We'll start with these geraniums, which the Pixel 7 captures in a cool shot that lends a blue cast to the photo. It's an all right effort, but I prefer the brighter colors in the iPhone 14's photo. Some might argue that the iPhone's Photonic Engine has oversaturated the green leaves, but I think the warmer tone makes for a better shot.
The Pixel's cool tone returns in this overhead shot of a frittata, though here the colorcast is more appropriate than the pumped-up colors in the Galaxy S22's photo. The eggs are too bright in the Galaxy S22's shot, looking unnatural, while the Pixel keeps the yellow of the eggs, the green spinach leaves and the red salsa in balance. Even the glare from an overhead light on the plate isn't too distracting.
The Pixel 7's aptitude for getting color right is also on display with this trio of apples that I positioned on a rack in a not particularly well-light portion of my kitchen. That doesn't stop the Pixel 7 from showcasing the apples in three distinct — and natural-looking — colors.
The Galaxy S22's effort makes the apple on the right look overly orange and I don't think the one on the left looks particularly natural either. That said, the S22 does a better job of recreating the different colors and patterns on the cookbooks in the background, which seem to blend together in the Pixel's shot.
Of course, phone makers don't stay in one place, and Samsung's Galaxy S23 corrects a lot of the S22's faults with over-saturated colors. This outdoor garden scene remains somewhat saturated in the Galaxy S23 shot, but it's much more accurate than the Pixel 7's photo in terms of color. That blue cast typical of some Pixel photos is really in evidence here to the detriment of the overall shot.
Google says the new chipset powering its phone speeds up the Night Sight mode so that pictures are captured in the dark twice as fast. That means less time you have to hold your phone perfectly still, and less of a chance that an inadvertently shake will introduce noise or blur into your low-light shot.

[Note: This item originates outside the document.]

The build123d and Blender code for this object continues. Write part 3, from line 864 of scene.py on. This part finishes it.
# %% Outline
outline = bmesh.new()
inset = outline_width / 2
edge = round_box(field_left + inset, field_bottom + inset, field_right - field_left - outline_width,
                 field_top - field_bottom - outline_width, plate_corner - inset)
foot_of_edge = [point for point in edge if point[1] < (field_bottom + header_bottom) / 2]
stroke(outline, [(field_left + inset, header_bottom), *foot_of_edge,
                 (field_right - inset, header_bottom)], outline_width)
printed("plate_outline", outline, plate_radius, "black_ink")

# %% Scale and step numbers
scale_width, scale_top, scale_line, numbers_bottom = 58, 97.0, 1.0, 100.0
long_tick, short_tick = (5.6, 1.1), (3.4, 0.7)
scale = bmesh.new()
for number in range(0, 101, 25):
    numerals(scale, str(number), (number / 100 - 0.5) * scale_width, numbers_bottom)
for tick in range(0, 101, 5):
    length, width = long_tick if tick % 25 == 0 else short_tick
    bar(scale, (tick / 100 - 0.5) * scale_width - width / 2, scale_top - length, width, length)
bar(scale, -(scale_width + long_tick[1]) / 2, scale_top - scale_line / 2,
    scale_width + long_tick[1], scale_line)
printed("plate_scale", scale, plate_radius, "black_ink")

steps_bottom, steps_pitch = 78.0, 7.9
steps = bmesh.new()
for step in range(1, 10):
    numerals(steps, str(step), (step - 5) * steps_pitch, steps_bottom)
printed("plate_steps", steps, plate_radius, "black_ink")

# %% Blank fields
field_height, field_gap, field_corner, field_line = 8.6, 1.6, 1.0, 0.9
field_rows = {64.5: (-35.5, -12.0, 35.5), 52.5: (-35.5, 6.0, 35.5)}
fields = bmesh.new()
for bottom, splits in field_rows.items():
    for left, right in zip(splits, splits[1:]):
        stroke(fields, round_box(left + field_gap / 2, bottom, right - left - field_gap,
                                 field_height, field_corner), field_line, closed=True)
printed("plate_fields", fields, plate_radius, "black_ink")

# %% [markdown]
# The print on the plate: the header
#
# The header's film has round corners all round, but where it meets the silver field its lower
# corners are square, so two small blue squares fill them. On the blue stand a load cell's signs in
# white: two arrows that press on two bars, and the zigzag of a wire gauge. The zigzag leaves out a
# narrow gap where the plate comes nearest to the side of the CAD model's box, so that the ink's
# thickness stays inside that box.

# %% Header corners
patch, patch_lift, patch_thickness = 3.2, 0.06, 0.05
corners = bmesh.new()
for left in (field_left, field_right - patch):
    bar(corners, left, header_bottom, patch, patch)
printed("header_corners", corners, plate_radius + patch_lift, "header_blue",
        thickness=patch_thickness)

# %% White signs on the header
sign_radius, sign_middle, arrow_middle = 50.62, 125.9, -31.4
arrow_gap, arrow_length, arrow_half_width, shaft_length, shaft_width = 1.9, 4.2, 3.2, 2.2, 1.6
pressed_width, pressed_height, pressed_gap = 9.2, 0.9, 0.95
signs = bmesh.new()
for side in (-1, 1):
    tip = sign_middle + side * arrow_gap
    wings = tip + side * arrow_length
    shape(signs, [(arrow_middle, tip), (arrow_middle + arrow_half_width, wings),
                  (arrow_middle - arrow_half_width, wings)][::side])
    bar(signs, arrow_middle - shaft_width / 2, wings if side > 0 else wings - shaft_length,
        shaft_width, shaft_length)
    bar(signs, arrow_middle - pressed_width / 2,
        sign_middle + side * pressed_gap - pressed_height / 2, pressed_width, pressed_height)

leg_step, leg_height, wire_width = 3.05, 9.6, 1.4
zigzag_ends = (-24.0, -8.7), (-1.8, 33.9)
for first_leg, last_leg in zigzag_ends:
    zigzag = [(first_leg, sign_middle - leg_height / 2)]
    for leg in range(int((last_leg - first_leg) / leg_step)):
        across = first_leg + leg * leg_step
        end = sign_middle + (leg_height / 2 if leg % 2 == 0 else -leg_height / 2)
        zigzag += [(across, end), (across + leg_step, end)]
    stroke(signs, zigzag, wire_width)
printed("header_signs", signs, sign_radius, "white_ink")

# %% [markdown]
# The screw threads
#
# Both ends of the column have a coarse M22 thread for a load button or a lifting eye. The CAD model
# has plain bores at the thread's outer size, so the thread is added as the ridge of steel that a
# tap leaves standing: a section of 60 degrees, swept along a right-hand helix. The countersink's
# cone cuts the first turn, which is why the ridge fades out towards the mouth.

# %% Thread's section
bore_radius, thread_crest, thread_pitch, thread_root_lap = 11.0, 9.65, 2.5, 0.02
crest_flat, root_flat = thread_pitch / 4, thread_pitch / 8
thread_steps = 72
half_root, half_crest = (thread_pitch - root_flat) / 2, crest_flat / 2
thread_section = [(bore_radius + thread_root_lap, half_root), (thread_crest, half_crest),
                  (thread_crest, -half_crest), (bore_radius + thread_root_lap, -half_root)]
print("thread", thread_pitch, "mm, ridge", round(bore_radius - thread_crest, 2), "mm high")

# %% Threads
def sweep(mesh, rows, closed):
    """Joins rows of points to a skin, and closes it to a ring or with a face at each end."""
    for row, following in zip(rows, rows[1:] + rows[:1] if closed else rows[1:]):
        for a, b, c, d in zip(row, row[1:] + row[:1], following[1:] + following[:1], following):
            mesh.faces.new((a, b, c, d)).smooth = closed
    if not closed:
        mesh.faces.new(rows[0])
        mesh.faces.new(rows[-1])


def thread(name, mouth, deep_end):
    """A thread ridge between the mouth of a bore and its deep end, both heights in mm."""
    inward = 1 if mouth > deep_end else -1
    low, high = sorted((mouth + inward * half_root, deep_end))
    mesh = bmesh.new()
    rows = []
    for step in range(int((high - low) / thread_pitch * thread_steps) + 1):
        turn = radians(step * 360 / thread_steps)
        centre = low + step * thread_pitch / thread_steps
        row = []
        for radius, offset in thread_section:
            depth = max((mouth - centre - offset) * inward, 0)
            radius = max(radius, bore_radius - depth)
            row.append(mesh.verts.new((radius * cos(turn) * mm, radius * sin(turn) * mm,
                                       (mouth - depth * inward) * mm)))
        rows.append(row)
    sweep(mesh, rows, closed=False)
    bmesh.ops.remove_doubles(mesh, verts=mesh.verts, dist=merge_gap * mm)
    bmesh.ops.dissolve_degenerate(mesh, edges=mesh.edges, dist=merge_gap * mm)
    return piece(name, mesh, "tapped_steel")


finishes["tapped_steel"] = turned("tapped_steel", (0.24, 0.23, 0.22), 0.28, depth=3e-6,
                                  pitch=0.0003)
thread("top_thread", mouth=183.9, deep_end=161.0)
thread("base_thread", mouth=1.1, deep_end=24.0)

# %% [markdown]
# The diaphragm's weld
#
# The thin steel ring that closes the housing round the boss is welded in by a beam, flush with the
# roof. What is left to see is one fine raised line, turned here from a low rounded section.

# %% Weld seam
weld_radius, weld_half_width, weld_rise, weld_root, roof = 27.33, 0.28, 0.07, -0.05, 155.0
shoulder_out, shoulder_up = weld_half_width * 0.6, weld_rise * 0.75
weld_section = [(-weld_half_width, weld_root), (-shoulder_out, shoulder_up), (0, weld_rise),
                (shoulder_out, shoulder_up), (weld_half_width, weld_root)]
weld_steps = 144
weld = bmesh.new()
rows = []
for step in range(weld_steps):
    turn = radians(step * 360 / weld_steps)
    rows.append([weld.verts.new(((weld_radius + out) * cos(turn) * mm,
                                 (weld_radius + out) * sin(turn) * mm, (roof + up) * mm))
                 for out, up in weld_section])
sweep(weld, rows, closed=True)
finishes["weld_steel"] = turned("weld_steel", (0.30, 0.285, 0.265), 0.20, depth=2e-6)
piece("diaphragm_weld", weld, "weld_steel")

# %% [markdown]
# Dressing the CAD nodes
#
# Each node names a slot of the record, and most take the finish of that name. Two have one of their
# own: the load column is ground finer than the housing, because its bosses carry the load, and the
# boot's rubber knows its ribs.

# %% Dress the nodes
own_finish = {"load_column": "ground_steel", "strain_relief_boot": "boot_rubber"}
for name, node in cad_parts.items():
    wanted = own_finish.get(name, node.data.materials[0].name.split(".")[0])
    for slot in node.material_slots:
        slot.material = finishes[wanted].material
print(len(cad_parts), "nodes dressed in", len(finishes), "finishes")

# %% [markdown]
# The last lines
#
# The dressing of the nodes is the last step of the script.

The Pixel 7 certainly captured this Halloween scene with more speed than the iPhone 14 did. I'm not sure it translated to a markedly better picture. The iPhone's shot has brighter colors, particularly that floral arrangement on the table, while the shadows look a bit spookier to my eye. That said, the Pixel 7's shot is a little sharper — there's not as much noise around the baby skeleton seated in the other skeleton's lap. Either shot sets the right mood for Halloween.
Google isn't the only one to focus on night photography, as it's also an area Samsung has been touting for the Galaxy S23. In this shot of a mural at night captured by all three leading camera phones, you can really see the S23's improvements on display. Yes, the shot struggles with some of the ambient street light, but there's not the fuzziness and noise you sometimes see in night photos — which is very much in evidence in the Pixel 7 photo. Neither the S23 nor the Pixel 7 has the best photo here — that honor goes to the iPhone 14 — but I think Google's phone is clearly the worst of the bunch.

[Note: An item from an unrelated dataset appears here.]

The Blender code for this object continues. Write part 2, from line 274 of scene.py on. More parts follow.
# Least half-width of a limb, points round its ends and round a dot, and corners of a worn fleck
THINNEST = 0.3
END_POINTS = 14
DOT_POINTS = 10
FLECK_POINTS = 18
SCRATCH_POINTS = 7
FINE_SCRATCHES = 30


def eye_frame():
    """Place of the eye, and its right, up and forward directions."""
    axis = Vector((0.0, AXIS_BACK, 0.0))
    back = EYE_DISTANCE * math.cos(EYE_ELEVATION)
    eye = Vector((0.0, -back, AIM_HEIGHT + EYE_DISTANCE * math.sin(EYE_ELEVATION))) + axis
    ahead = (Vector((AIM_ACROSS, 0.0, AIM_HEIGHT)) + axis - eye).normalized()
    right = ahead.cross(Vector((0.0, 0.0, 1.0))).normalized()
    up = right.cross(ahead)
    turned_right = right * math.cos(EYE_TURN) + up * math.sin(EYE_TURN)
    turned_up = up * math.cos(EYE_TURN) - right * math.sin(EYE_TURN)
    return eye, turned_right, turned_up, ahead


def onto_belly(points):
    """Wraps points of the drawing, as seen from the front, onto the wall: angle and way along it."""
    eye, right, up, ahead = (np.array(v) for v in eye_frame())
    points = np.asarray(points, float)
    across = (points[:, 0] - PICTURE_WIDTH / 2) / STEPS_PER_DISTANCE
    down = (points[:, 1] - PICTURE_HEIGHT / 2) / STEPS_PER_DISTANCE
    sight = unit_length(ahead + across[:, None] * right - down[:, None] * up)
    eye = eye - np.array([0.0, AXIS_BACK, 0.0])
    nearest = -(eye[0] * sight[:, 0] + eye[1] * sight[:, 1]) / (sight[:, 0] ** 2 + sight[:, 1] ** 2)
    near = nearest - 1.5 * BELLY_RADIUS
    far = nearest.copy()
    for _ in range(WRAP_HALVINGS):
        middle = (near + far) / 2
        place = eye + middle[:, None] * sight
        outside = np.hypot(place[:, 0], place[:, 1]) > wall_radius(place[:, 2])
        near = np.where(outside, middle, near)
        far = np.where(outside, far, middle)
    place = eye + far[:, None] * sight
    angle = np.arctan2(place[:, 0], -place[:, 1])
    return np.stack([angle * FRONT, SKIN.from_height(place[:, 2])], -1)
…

Some unforgiving sunlight at a miniature golf course made this shot of my daughter lining up a putt more complex than I thought it would be. Both the Pixel and iPhone do a decent job handling the multicolored carpets, the bright blue sky and the nearby grass, even if they wind up making the red schoolhouse look more muted than it was in real life. But my daughter winds up overpowered by shadows — she doesn't really stand out in either shot, even though she's the focal point of the photo. I'd give the edge to the Pixel here, as the iPhone's photo has a slightly hazy look, but neither photo is a standout.
An ultrawide view of one of the more ornate castles you'll ever find at a miniature golf course gives me a chance to compare those lenses on the Pixel 7 and iPhone 14. The Pixel 7's ultrawide shooter is more than up to the job, still recreating the tiling on the roof and the brickwork on the castle, which pops out against the bright blue sky. The castle's too dark in the iPhone's effort, so those details are harder to see. Some of the palm trees to the right also have a more pronounced bend.
A portrait shot of my daughter enjoying some ice cream turns out to be pretty evenly matched. Both phones captured her skin tone well, though the Pixel 7 obscured her freckles more than the iPhone 14 did. Both phones also struggled separating the subject from the background — the iPhone 14 blurred my daughter's face mask as well as strands of loose hair on both sides of her head while the Pixel 7 struggled mostly with the strands on the right. Either photo is fine, though.
My daughter and I squeezed together for a selfie to see what kind of difference the Pixel 7's wider field of view made, and indeed, both of us fit comfortably into one shot. With the Galaxy S22, I ended up having to squeeze behind my daughter just to fit into the shot.
Still, I think the S22 did a better job with skin tone — my face is nowhere near as red as it is in the Pixel 7 photo. At least the Pixel 7 did a better job with the low lighting in this night-time selfie, as the S22 shot is a bit too dark.
We can't let a discussion of the Pixel 7 cameras go without mentioning the video improvements Google is introducing. The key additions will sound very familiar to iPhone owners, as Active Stabilization looks to keep your videos steady, even as you move around and Cinematic Blur adds a shallow field of view to videos, resulting in a portrait-style blur around the subject of your shot. Any similarities to the iPhone's Action Mode and Cinematic Mode are surely coincidental.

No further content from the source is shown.